I tried four at first, but they seemed to die quickly even when plugged in to AC. 4 * 1.2 volts = 4.8 v and I think the HP battery is 6v.

But I think you are right. Maybe I should add a resistor.

GGW


#10

I agree with Viktor, NiCds usually offer 1.25 V, and may even approach 1.3 V while just charged. (You can measure yours easily to see if this is the case).

Alkalines may be a little over 1.5 V when new, but a HP41 will run for months with a new set, and in average will be powered by 1.4 V on each cell.

So I would prefer four than five NiCd.

If you still think five is better, you may (at your own decision and risk) connect one standard silicon diode (1N4001, for instance) in series (forward biased) with the pack. The diode will in fact provide a voltage drop in the range of 0.65 V to 0.7 V.

The final voltage will be around 5.5 V, quite appropriate.
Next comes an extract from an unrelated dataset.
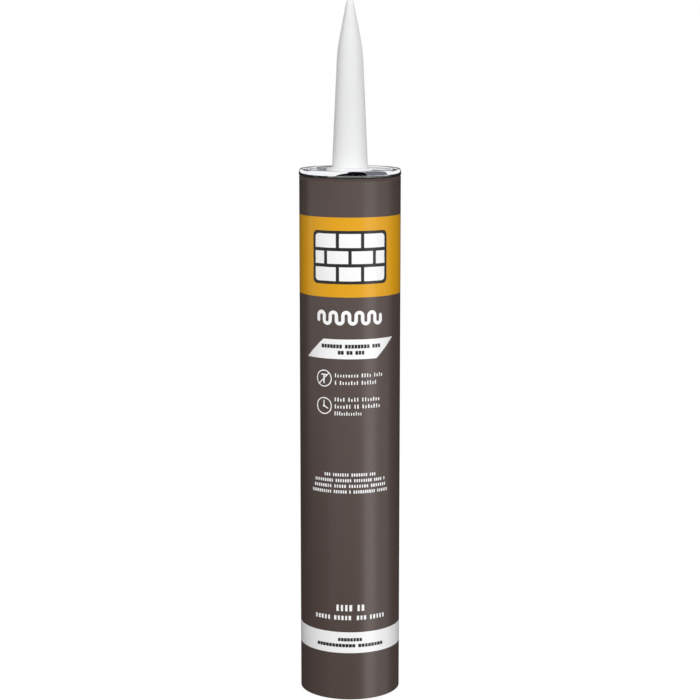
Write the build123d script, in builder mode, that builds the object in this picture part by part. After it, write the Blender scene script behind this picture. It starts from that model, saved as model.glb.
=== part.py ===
"""A quart cartridge of construction adhesive, for a caulking gun.

A wound board tube in a printed paper label stands on its rear rim. A stamped
metal end is rolled over the front edge of the board, and a hollow plastic
nozzle snaps into the hole in its middle. A cup shaped piston with two wiper
lips closes the tube from behind and pushes the adhesive out.

Millimetres, +Z up the axis towards the nozzle. The origin is the centre of the
rear rim, and the front of the label faces -Y.
"""

import os
from math import degrees, sin

from build123d import *

os.makedirs("parts", exist_ok=True)

# Barrel
barrel_radius = 32.5
body_length = 342.8
board_thickness = 1.3
label_thickness = 0.3

# Colour fields of the label: how deep they are let in, and where they lie on it
ink_depth = 0.15
yellow_band_from_top = 24.05
yellow_band_height = 50.3
white_band_from_rim = 31.4
white_band_height = 14.0
panel_width = 47.8
panel_height = 30.4
panel_corner = 2.5
banner_below_yellow = 26.7
banner_width = 48.9
banner_height = 12.6
banner_slant = 13.6

# Metal end, one sheet stamped and rolled over the board, its skirt folded double
sheet_thickness = 0.22
seam_height = 4.0
roll_height = 2.8
crest_width = 1.0
board_below_crest = 1.1
label_below_seam = 0.65
countersink_depth = 6.0
countersink_width = 3.4
panel_drop = 1.5
hole_clearance = 0.05

# Nozzle, with its heights counted from the crest of the seam
nozzle_length = 105.5
nozzle_wall = 1.3
taper_sink = 0.1
foot_radius = 11.45
shoulder_radius = 8.1
shoulder_height = 74.7
tip_radius = 2.3
tip_bevel = 0.8
tip_thickness = 2.5
tip_bore_radius = 1.4
flange_radius = 15.0
flange_thickness = 1.9
flange_bevel = 0.5
hub_radius = 11.2
snap_bead = 0.7
snap_bead_height = 0.8
snap_length = 2.6
snap_lead_in = 0.5

# Foil seal, glued across the rear end of the nozzle's hub
foil_thickness = 0.1

# Piston
rear_recess = 37.5
piston_height = 22.0
piston_wall = 1.4
skirt_clearance = 0.7
wiper_clearance = 0.05
wiper_height = 1.5
cup_depth = 15.0
rib_count = 6
rib_thickness = 1.2
boss_radius = 5.0

# Adhesive: the gaps it leaves, and the piston's gap to its front stop
fill_clearance = 0.05
fill_gap = 0.1
stop_gap = 0.3

# Barrel and label that follow
board_radius = barrel_radius - label_thickness
bore_radius = board_radius - board_thickness
ink_radius = barrel_radius - ink_depth
seam_bottom = body_length - seam_height
label_top = seam_bottom - label_below_seam
yellow_top = label_top - yellow_band_from_top
yellow_bottom = yellow_top - yellow_band_height
panel_middle = (yellow_top + yellow_bottom) / 2
banner_top = yellow_bottom - banner_below_yellow
banner_bottom = banner_top - banner_height
white_top = white_band_from_rim + white_band_height

# Metal end that follows
seam_radius = barrel_radius + sheet_thickness
chuck_radius = bore_radius - sheet_thickness
roll_middle = (seam_radius + chuck_radius) / 2
roll_bottom = body_length - roll_height
board_top = body_length - board_below_crest
panel_top = body_length - panel_drop
panel_under = panel_top - sheet_thickness
panel_radius = chuck_radius - countersink_width
countersink_under = body_length - countersink_depth
countersink_top = countersink_under + sheet_thickness
hole_radius = hub_radius + hole_clearance

# Nozzle that follows
hub_bore_radius = foot_radius - nozzle_wall
hub_tip_radius = hub_radius - snap_lead_in
hub_bottom = panel_under - snap_length
bead_radius = hub_radius + snap_bead
bead_bottom = panel_under - snap_bead_height
flange_top = panel_top + flange_thickness
shoulder_top = body_length + shoulder_height
nozzle_top = body_length + nozzle_length
tip_bore_top = nozzle_top - tip_thickness
foil_bottom = hub_bottom - foil_thickness

# Piston and adhesive that follow
piston_front = rear_recess + piston_height
wiper_radius = bore_radius - wiper_clearance
piston_radius = bore_radius - skirt_clearance
cup_radius = piston_radius - piston_wall
cup_floor = rear_recess + cup_depth
seat_radius = cup_radius - piston_wall
fill_radius = bore_radius - fill_clearance
fill_top = countersink_under - fill_gap
piston_travel = fill_top - piston_front - stop_gap


def ring(inner, outer, bottom, top, mode=Mode.ADD):
    """Turns a ring with these radii and heights."""
    with BuildSketch(Plane.XZ) as section:
        with Locations(((inner + outer) / 2, (bottom + top) / 2)):
            Rectangle(outer - inner, top - bottom)
    revolve(section.sketch, axis=Axis.Z, mode=mode)


def across(arc):
    """How far from the middle plane a point lies that is this far round the label."""
    return barrel_radius * sin(arc / barrel_radius)


# Wound board tube, from the rear rim to just under the roll of the seam
with BuildPart() as tube:
    ring(bore_radius, board_radius, 0, board_top)

# White fields of the label: a panel, a banner with slanted ends, and a band
with BuildPart() as panel:
    half_turn = degrees(panel_width / 2 / barrel_radius)
    with BuildSketch(Plane.XZ.rotated((0, 0, -90 - half_turn))):
        with Locations(((ink_radius + barrel_radius) / 2, panel_middle)):
            Rectangle(ink_depth, panel_height)
    revolve(axis=Axis.Z, revolution_arc=2 * half_turn)
    corners = panel.edges().filter_by(GeomType.LINE).group_by(SortBy.LENGTH)[0]
    fillet(corners, panel_corner)

with BuildPart() as banner:
    ring(ink_radius, barrel_radius, banner_bottom, banner_top)
    with BuildSketch(Plane.XZ):
        with BuildLine():
            near_end = across((banner_width - banner_slant) / 2)
            far_end = across((banner_width + banner_slant) / 2)
            Polyline(
                (-far_end, banner_bottom),
                (near_end, banner_bottom),
                (far_end, banner_top),
                (-near_end, banner_top),
                close=True,
            )
        make_face()
    extrude(amount=barrel_radius + label_thickness, mode=Mode.INTERSECT)

with BuildPart() as label_white_fields:
    ring(ink_radius, barrel_radius, white_band_from_rim, white_top)
    add(panel.part)
    add(banner.part)

# Yellow band round the tube, open where the panel lies
with BuildPart() as label_yellow_band:
    ring(ink_radius, barrel_radius, yellow_bottom, yellow_top)
    add(panel.part, mode=Mode.SUBTRACT)

# Printed paper label glued round the board, with the colour fields let into it
with BuildPart() as label:
    ring(board_radius, barrel_radius, 0, label_top)
    ring(ink_radius, barrel_radius, yellow_bottom, yellow_top, mode=Mode.SUBTRACT)
    add(label_white_fields.part, mode=Mode.SUBTRACT)

# Metal end: panel, countersink, chuck wall, roll over the board's edge, double skirt
with BuildPart() as metal_end:
    with BuildSketch(Plane.XZ):
        with BuildLine():
            Polyline(
                (hole_radius, panel_under),
                (hole_radius, panel_top),
                (panel_radius, panel_top),
                (panel_radius, countersink_top),
                (chuck_radius, countersink_top),
                (chuck_radius, board_top),
                (roll_middle - crest_width / 2, body_length),
                (roll_middle + crest_width / 2, body_length),
                (seam_radius, roll_bottom),
                (seam_radius, seam_bottom),
                (board_radius, seam_bottom),
                (board_radius, board_top),
                (bore_radius, board_top),
                (bore_radius, countersink_under),
                (panel_radius - sheet_thickness, countersink_under),
                (panel_radius - sheet_thickness, panel_under),
                close=True,
            )
        make_face()
    revolve(axis=Axis.Z)

# Nozzle: hub with a snap bead, flange on the panel, long taper, steep cone, closed tip
with BuildPart() as nozzle:
    with BuildSketch(Plane.XZ):
        with BuildLine():
            Polyline(
                (hub_bore_radius, hub_bottom),
                (hub_tip_radius, hub_bottom),
                (bead_radius, bead_bottom),
                (bead_radius, panel_under),
                (hub_radius, panel_under),
                (hub_radius, panel_top),
                (flange_radius, panel_top),
                (flange_radius, flange_top - flange_bevel),
                (flange_radius - flange_bevel, flange_top),
                (foot_radius, flange_top),
            )
            SagittaArc((foot_radius, flange_top), (shoulder_radius, shoulder_top), taper_sink)
            Polyline(
                (shoulder_radius, shoulder_top),
                (tip_radius, nozzle_top - tip_bevel),
                (tip_radius - tip_bevel, nozzle_top),
                (0, nozzle_top),
                (0, tip_bore_top),
                (tip_bore_radius, tip_bore_top),
                (shoulder_radius - nozzle_wall, shoulder_top),
            )
            SagittaArc(
                (shoulder_radius - nozzle_wall, shoulder_top),
                (hub_bore_radius, flange_top),
                -taper_sink,
            )
            Line((hub_bore_radius, flange_top), (hub_bore_radius, hub_bottom))
        make_face()
    revolve(axis=Axis.Z)

# Foil seal that the user pierces through the nozzle
with BuildPart() as foil_seal:
    with BuildSketch(Plane.XY.offset(foil_bottom)):
        Circle(hub_tip_radius)
    extrude(amount=foil_thickness)

# One rib of the piston, under its face, from the axis into the wall
with BuildPart() as rib:
    with BuildSketch(Plane.XZ):
        with BuildLine():
            Polyline(
                (0, cup_floor),
                (cup_radius, cup_floor),
                (cup_radius, piston_front - piston_wall / 2),
                (0, piston_front - piston_wall / 2),
                close=True,
            )
        make_face()
    extrude(amount=rib_thickness / 2, both=True)

# Piston: cup open to the rear, a wiper lip at each end, a closed face and its ribs
with BuildPart() as piston:
    with BuildSketch(Plane.XZ):
        with BuildLine():
            Polyline(
                (cup_radius, cup_floor),
                (cup_radius, rear_recess),
                (wiper_radius, rear_recess),
                (piston_radius, rear_recess + wiper_height),
                (piston_radius, piston_front - wiper_height),
                (wiper_radius, piston_front),
                (0, piston_front),
                (0, cup_floor),
                (boss_radius, cup_floor),
                (boss_radius, piston_front - piston_wall),
                (seat_radius, piston_front - piston_wall),
                (seat_radius, cup_floor),
                close=True,
            )
        make_face()
    revolve(axis=Axis.Z)
    with PolarLocations(0, rib_count):
        add(rib.part)

# Adhesive, from the piston's face to the underside of the countersink
with BuildPart() as adhesive:
    with BuildSketch(Plane.XY.offset(piston_front + fill_gap)):
        Circle(fill_radius)
    extrude(amount=fill_top - piston_front - fill_gap)

pieces = {
    "tube": tube,
    "label": label,
    "label_yellow_band": label_yellow_band,
    "label_white_fields": label_white_fields,
    "metal_end": metal_end,
    "nozzle": nozzle,
    "foil_seal": foil_seal,
    "piston": piston,
    "adhesive": adhesive,
}
for name, piece in pieces.items():
    piece.part.label = name
    export_step(piece.part, f"parts/{name}.step")

print(f"adhesive {adhesive.part.volume / 1000:.1f} ml")
print(f"piston travel {piston_travel:.2f} mm")
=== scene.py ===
"""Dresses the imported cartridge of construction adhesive: its looks, its light and its camera.

Everything is in metres in the frame of the CAD model. Sizes are written in millimetres
and multiplied by MM where a mesh is made.
"""

# %% [markdown]
# A cartridge for a caulking gun is a wound board tube in a printed label, with a rolled
# metal end, a hollow plastic nozzle and a piston inside. The CAD model gives each piece
# its place. This lesson gives each piece its surface, from the frame outwards.

import math
import random

import bmesh
import bpy
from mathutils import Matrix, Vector


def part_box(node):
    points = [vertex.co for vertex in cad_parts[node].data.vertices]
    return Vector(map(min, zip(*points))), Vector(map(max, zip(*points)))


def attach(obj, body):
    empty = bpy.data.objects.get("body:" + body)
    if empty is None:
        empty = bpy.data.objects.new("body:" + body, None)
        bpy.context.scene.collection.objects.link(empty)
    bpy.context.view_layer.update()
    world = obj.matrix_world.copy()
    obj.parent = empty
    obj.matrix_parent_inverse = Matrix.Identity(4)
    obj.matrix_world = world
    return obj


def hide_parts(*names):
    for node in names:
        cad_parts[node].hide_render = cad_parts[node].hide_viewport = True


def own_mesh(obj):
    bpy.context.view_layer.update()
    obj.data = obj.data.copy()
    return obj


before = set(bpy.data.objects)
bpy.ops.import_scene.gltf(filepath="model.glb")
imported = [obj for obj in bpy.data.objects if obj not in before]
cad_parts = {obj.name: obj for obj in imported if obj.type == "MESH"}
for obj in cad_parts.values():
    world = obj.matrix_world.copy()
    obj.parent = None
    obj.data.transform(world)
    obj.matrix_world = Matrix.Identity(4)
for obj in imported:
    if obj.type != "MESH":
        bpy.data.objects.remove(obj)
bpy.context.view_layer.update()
MM = 0.001
print("nodes:", sorted(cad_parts))

# %% [markdown]
# The camera comes first, because every later choice is judged through it. A long lens
# from a little above fits the photograph: the rim shows as a thin ellipse, and the sides
# of the barrel run almost parallel.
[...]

CAUTION: Of course, this suggestions are no guarantted to work, take them just as ideas on the matter.


#11

You guys are right. I will measure the voltage and either cut out one cell or add the diode. Most of the time, my 41C is not plugged in to the HP-IL loop, so I am not too concerned, except when I do plug in. I was kind of amazed that the HP41 gets such a charge from the peripherals.